O
sociólogo francês Pierre Bourdieu buscou, em sua teoria, compreender a
sociedade não de forma superficial, mas a partir de uma análise extremamente
profunda. O autor interpretava a sociedade como uma realidade constituída por
campos, dentre os quais estaria o campo jurídico, interconectados, porém autônomos.
Cada um dos diversos campos, que constituem o âmbito social, apresenta
características específicas, cuja especificidade é a existência de um poder
simbólico, como a linguagem jurídica no campo do Direito, e uma gama de outras
estruturas, que constituem o Habitus
de cada campo.
No que
diz respeito ao julgamento da Arguição de Descumprimento de Preceito
Fundamental (ADPF), proposta pela Confederação Nacional dos Trabalhadores de
Saúde (CNTS) com a pretensão de reconhecimento da inconstitucionalidade da
hipótese da criminalização do aborto de fetos anencéfalos, várias são as
prerrogativas apontadas por Bourdieu que podem ser identificadas.
Primeiramente,
o autor coloca a necessidade de reconhecimento de que a teoria kelseniana, a
qual dita que o Direito é um fim em si mesmo, é falha. Isto porque, consoante a
Bourdieu, apesar da autonomia dos diversos campos sociais, estes são perpassados
por diversos outros campos e influências, fazendo com que se delimite uma
independência relativa. Com o campo jurídico não seria diferente. Dessa forma,
na argumentação do andamento da ADPF diversas são as áreas disciplinares a que
recorre o Direito para embasar-se, como o campo da Medicina, da Psicologia, da
Biologia e da Sociologia.

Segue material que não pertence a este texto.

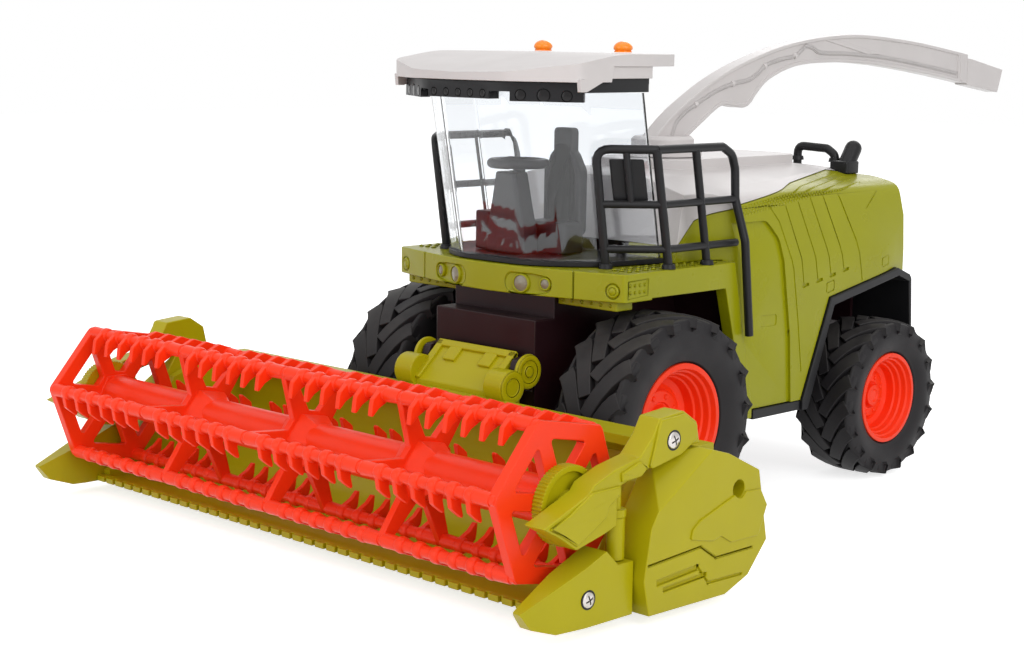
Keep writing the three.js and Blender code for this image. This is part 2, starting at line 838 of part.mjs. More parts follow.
function addCabInterior() {
  const base = floorTopZ + gap;
  const rear = cabRearY - glassWall - cabLean * (seatHeight + 1) - gap;
  const cushion = prism(
    "x",
    [
      [rear - 11.5, base],
      [rear - 13, base + 12, 2],
      [rear - 5.5, base + 11.5],
      [rear - 4.5, base + seatHeight - 1, 1.5],
      [rear, base + seatHeight, 1.5],
      [rear, base + 10],
      [rear - 2, base],
    ],
    seatX - seatHalf,
    seatX + seatHalf,
  );
  add("driver_seat", cushion, slate);
  const consoleY = cabRearY - 30;
  const pedestal = prism(
    "y",
    bothSides([[15.5, base], [10, base + 26, 2]]),
    consoleY - 3.5,
    consoleY + 4.5,
  );
  const sideBox = box([-21, -14], [consoleY - 3, consoleY + 4], [base, base + 29]);
  add("control_console", join(pedestal, sideBox), slate);
  addSteeringWheel(consoleY, base + 26);
}

function addSteeringWheel(y, low) {
  const radius = 9.6;
  const ring = new THREE.TorusGeometry(radius, 1.4, 5, 14).translate(0, 0, 6.6);
  const column = rod([0, 0, gap], [0, 0, 6.6], 2.2, 12);
  const spoke = (angle) => {
    const end = [Math.cos(angle) * radius, Math.sin(angle) * radius, 6.6];
    return rod([0, 0, 5.4], end, 1, 6);
  };
  const spokes = [30, 150, 270].map((degrees) => spoke(THREE.MathUtils.degToRad(degrees)));
  add("steering_wheel", join(solid(ring), column, ...spokes), slate, [0, y, low]);
}

// ---------------------------------------------------------------- railings, mirrors

// A point of the side railing's plane: how far behind the deck's rear edge, and how far up.
function railingAt(offset, height, lean = 0) {
  const foot = deckTopZ + gap;
  const y = deckRearY + offset + lean * (1 - height);
  return [bodyHalf - 2, y, foot + height * (railTop - gap)];
}

// The front corner post, and the post that ends the slanting frame beside the cab.
function cornerPost(height) {
  return railingAt(railingFront, height, postLean);
}

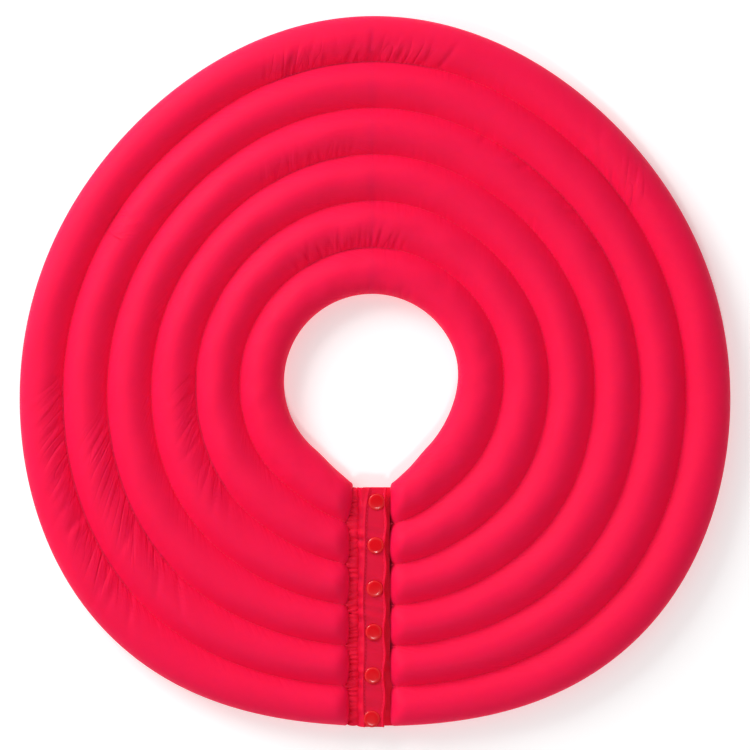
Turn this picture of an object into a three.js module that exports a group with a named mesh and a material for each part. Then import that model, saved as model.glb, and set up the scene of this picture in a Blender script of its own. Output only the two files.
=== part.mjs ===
// A soft, padded recovery collar for a pet, lying flat with its snaps upward.
// Millimetres, +Z up. The origin is the centre of the neck opening on the plane that
// the collar rests on. The closure is at the front, on -Y, and its overlap opens from +X.
import * as THREE from 'three';

// Plan of the ring
const ROLL_COUNT = 6;
const NECK_RADIUS = 64.7;
const NECK_TIP = 11.4;
const NECK_TIP_HALF_ANGLE = THREE.MathUtils.degToRad(41);
const NECK_FLAT = 3.4;
const NECK_FLAT_ANGLE = THREE.MathUtils.degToRad(-26);
const NECK_FLAT_HALF_ANGLE = THREE.MathUtils.degToRad(52);
const RIM_RADIUS = 262.9;
const RIM_LOBE_THREE = 6.4;
const RIM_LOBE_FOUR = 1.5;
const RIM_LOBE_FIVE = 1.6;
const RIM_SHIFT = 2.2;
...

A conjugação das diversas áreas do saber é um
trabalho hercúleo, mas necessário para a não decisão monocrática.
Além disso,
é importante destacar a identificação dos “espaços possíveis” na teoria de Bourdieu,
os quais seriam específicos e limitados; sua transposição seria um tabu. Ora,
em momento algum da ADPF discute-se a questão do aborto em si, ou a disposição
do corpo da mulher, ou mesmo a liberdade feminina de escolher ou não abortar,
mas discute-se, exclusivamente, a questão do aborto de anencéfalos. Percebe-se, pois, que adentrar na questão de
gêneros ou do início da vida humana é solapar-se em um terreno pantanoso, que
ultrapassa os espaços dos possíveis, sendo pois, negligenciado, e, até mesmo,
temido.
Dessa
forma, dever-se-ia, buscar a ampliação dos espaços dos possíveis como forma de
fomento a que questões reconhecidas como tabus, como a questão dos gêneros e do
próprio aborto, sejam postas em xeque. Quanto a isso, observa Bourdieu que o
campo jurídico está em constante mutação, em função da dialética social, não
avançando, pois, por si mesmo, mas assimilando as alterações sociais. Assim, o
caminho é árduo, mas ainda há uma luz a ser seguida.